# Edison Cubes



## ExoCorsair (Feb 7, 2008)

So I got some today:
2x2x2 (Chrome)
4x4x4 (White)
3x3x3 DIY kit ($3 version)
Siamese 3x3x3
Pyraminx

The 2x2x2 is the same size as the 3x3x3, and I expect a similar mechanism to the Rubik's 2x2x2 (Junior's or huge), as its movement over one axis is great and over the other two it is not.

4x4x4 is a little "sticky". Extremely stable, but there's much more friction when turning faces and slices than compared to either Eastsheen or Rubik's.

3x3x3 DIY kit sucks. Once you put the caps on, it is going to be an absolute pain to pop them back off, if that's even possible. Each face clicks into place for every 1/16 turn. I screwed up the tensions, so while it could have been potentially a good cube, I put on the caps and stickered it (caps are smaller than the stickers), so that's that.

The Siamese 3x3x3 is AMAZING. Turns very well and is otherwise wonderful. It makes me wish that I had asked for an ordinary Edison 3x3x3.

The Pyraminx is tight, but stable.

All puzzles have vinyl stickers as well. I'll have to update this once I break them in.


----------



## Dcuber (Feb 7, 2008)

nice cubes!
I wish I had those...


----------



## abbracadiabra (Feb 8, 2008)

Where did you buy the Edison cubes?


----------



## qqwref (Feb 8, 2008)

...

Can someone explain Korean companies to me?


----------



## ExoCorsair (Feb 8, 2008)

I have relatives in Korea, so I asked them if they could buy and ship some cubes to me.


----------



## Swordsman Kirby (Feb 8, 2008)

You didn't get the transparent 4x4 just for fun?


----------



## ExoCorsair (Feb 8, 2008)

Swordsman Kirby said:


> You didn't get the transparent 4x4 just for fun?

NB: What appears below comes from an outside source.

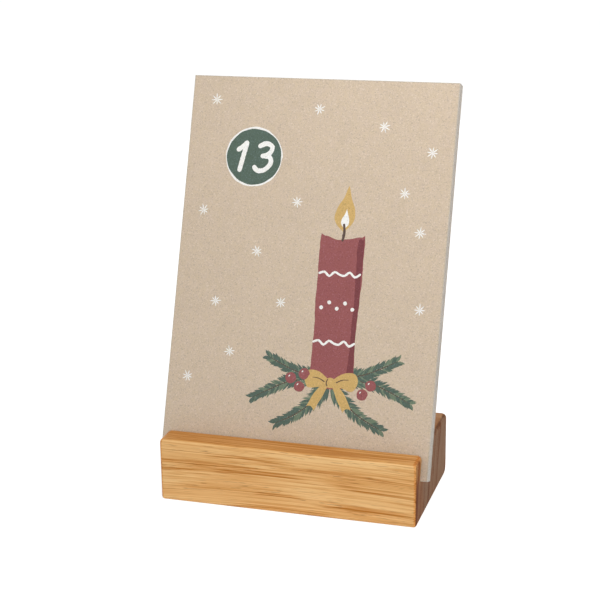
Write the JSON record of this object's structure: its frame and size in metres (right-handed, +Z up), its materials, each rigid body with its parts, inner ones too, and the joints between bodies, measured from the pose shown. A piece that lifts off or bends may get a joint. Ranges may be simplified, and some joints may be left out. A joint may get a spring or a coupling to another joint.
{
  "type": "wooden photo block holder",
  "caption": "Rounded oak block with a slanted groove near its front edge that holds a leaning stack of postcard-size kraft picture cards, which lift out one by one.",
  "frame": {"origin": "centre of the block's flat underside", "axes": "+X along the block and its groove, to the right as seen from the front; +Y from the front lip to the back; +Z up"},
  "size_m": [0.105, 0.063, 0.1548],
  "materials": {
    "oiled_oak": "oiled, fine straight grain along the block",
    "kraft_card": "matt uncoated board with flat printed ink"
  },
  "bodies": {
    "block": {"oak_block": "oiled_oak"},
    "card_13": {"card_13": "kraft_card"},
    "card_14": {"card_14": "kraft_card"},
    "card_15": {"card_15": "kraft_card"},
    "card_16": {"card_16": "kraft_card"},
    "card_17": {"card_17": "kraft_card"},
    "card_18": {"card_18": "kraft_card"},
    "card_19": {"card_19": "kraft_card"},
    "card_20": {"card_20": "kraft_card"},
    "card_21": {"card_21": "kraft_card"},
    "card_22": {"card_22": "kraft_card"},
    "card_23": {"card_23": "kraft_card"},
    "card_24": {"card_24": "kraft_card"},
    "card_01": {"card_01": "kraft_card"},
    "card_02": {"card_02": "kraft_card"},
    "card_03": {"card_03": "kraft_card"},
    "card_04": {"card_04": "kraft_card"},
    "card_05": {"card_05": "kraft_card"},
    "card_06": {"card_06": "kraft_card"},
    "card_07": {"card_07": "kraft_card"},
    "card_08": {"card_08": "kraft_card"},
    "card_09": {"card_09": "kraft_card"},
    "card_10": {"card_10": "kraft_card"},
    "card_11": {"card_11": "kraft_card"},
    "card_12": {"card_12": "kraft_card"}
  },
  "joints": [
    {"name": "card_13_lift", "type": "slide", "parent": "block", "child": "card_13", "axis": [0, 0.342, 0.9397], "range_m": [0, 0.15]},
    {"name": "card_14_lift", "type": "slide", "parent": "block", "child": "card_14", "axis": [0, 0.342, 0.9397], "range_m": [0, 0.15]},
    {"name": "card_15_lift", "type": "slide", "parent": "block", "child": "card_15", "axis": [0, 0.342, 0.9397], "range_m": [0, 0.15]},
    {"name": "card_16_lift", "type": "slide", "parent": "block", "child": "card_16", "axis": [0, 0.342, 0.9397], "range_m": [0, 0.15]},
    {"name": "card_17_lift", "type": "slide", "parent": "block", "child": "card_17", "axis": [0, 0.342, 0.9397], "range_m": [0, 0.15]},
    {"name": "card_18_lift", "type": "slide", "parent": "block", "child": "card_18", "axis": [0, 0.342, 0.9397], "range_m": [0, 0.15]},
    {"name": "card_19_lift", "type": "slide", "parent": "block", "child": "card_19", "axis": [0, 0.342, 0.9397], "range_m": [0, 0.15]},
    {"name": "card_20_lift", "type": "slide", "parent": "block", "child": "card_20", "axis": [0, 0.342, 0.9397], "range_m": [0, 0.15]},
    {"name": "card_21_lift", "type": "slide", "parent": "block", "child": "card_21", "axis": [0, 0.342, 0.9397], "range_m": [0, 0.15]},
    {"name": "card_22_lift", "type": "slide", "parent": "block", "child": "card_22", "axis": [0, 0.342, 0.9397], "range_m": [0, 0.15]},
    {"name": "card_23_lift", "type": "slide", "parent": "block", "child": "card_23", "axis": [0, 0.342, 0.9397], "range_m": [0, 0.15]},
    {"name": "card_24_lift", "type": "slide", "parent": "block", "child": "card_24", "axis": [0, 0.342, 0.9397], "range_m": [0, 0.15]},
    {"name": "card_01_lift", "type": "slide", "parent": "block", "child": "card_01", "axis": [0, 0.342, 0.9397], "range_m": [0, 0.15]},
    {"name": "card_02_lift", "type": "slide", "parent": "block", "child": "card_02", "axis": [0, 0.342, 0.9397], "range_m": [0, 0.15]},
    {"name": "card_03_lift", "type": "slide", "parent": "block", "child": "card_03", "axis": [0, 0.342, 0.9397], "range_m": [0, 0.15]},
    {"name": "card_04_lift", "type": "slide", "parent": "block", "child": "card_04", "axis": [0, 0.342, 0.9397], "range_m": [0, 0.15]},
    {"name": "card_05_lift", "type": "slide", "parent": "block", "child": "card_05", "axis": [0, 0.342, 0.9397], "range_m": [0, 0.15]},
    {"name": "card_06_lift", "type": "slide", "parent": "block", "child": "card_06", "axis": [0, 0.342, 0.9397], "range_m": [0, 0.15]},
    {"name": "card_07_lift", "type": "slide", "parent": "block", "child": "card_07", "axis": [0, 0.342, 0.9397], "range_m": [0, 0.15]},
    {"name": "card_08_lift", "type": "slide", "parent": "block", "child": "card_08", "axis": [0, 0.342, 0.9397], "range_m": [0, 0.15]},
    {"name": "card_09_lift", "type": "slide", "parent": "block", "child": "card_09", "axis": [0, 0.342, 0.9397], "range_m": [0, 0.15]},
    {"name": "card_10_lift", "type": "slide", "parent": "block", "child": "card_10", "axis": [0, 0.342, 0.9397], "range_m": [0, 0.15]},
    {"name": "card_11_lift", "type": "slide", "parent": "block", "child": "card_11", "axis": [0, 0.342, 0.9397], "range_m": [0, 0.15]},
    {"name": "card_12_lift", "type": "slide", "parent": "block", "child": "card_12", "axis": [0, 0.342, 0.9397], "range_m": [0, 0.15]}
  ]
}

But then I wouldn't be able to use it in competition.

And I think I'll have the only white 4x4x4 in the competitions that I'll be attending.


----------



## Swordsman Kirby (Feb 9, 2008)

ExoCorsair said:


> Swordsman Kirby said:
> 
> 
> > You didn't get the transparent 4x4 just for fun?
> ...



Um in the last two competitions I attended, I was the only person with Cubesmith stickers on my 2x2-5x5 and Sq-1...

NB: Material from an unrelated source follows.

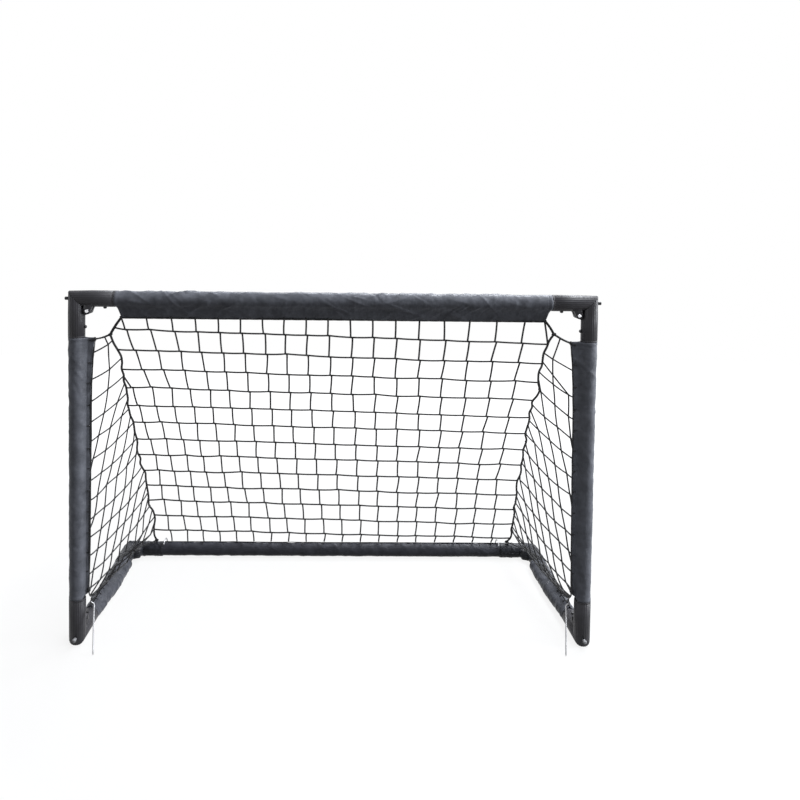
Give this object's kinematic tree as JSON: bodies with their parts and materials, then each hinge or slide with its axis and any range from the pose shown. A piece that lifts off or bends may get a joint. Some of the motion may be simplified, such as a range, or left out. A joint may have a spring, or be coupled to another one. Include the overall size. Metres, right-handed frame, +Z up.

There's a reason why I said "just for fun".


----------



## Harris Chan (Feb 9, 2008)

Ahaha I just get it now, because you were in Beijing and they don't use cubesmith stickers. What did they use?


----------



## Swordsman Kirby (Feb 9, 2008)

Well, they all buy their cubes from cube4you, so cube4you's crappy PVC stickers. For Sq-1, so many were disallowed because there were two center stickers. 

Okay Chris Krueger doesn't count.


----------



## Pedro (Feb 9, 2008)

Swordsman Kirby said:


> Well, they all buy their cubes from cube4you, so cube4you's crappy PVC stickers. For Sq-1, so many were disallowed because there were two center stickers.
> 
> Okay Chris Krueger doesn't count.



what do you mean with "two center stickers"?

Sq-1 has no center piece...


----------



## Swordsman Kirby (Feb 9, 2008)

Center layer? What do you want to call it?


----------



## Pedro (Feb 9, 2008)

they had 2 stickers at it?  that seems strange...(you mean the L/R part of the middle layer, right?)

I have a Square-1 from cube4you, and the stickers seem fine


----------



## asianpersuasion (Apr 12, 2009)

ExoCorsair said:


> Swordsman Kirby said:
> 
> 
> > You didn't get the transparent 4x4 just for fun?
> ...



why cant u use transparent cubes at comps? no ever explained that to me. is there a reason?


----------



## Chuberchuckee (Apr 12, 2009)

asianpersuasion said:


> ExoCorsair said:
> 
> 
> > Swordsman Kirby said:
> ...



It's because you can see the stickers on the other side, which you cannot do with a standard cube.

EDIT: This thread is over a year old...


----------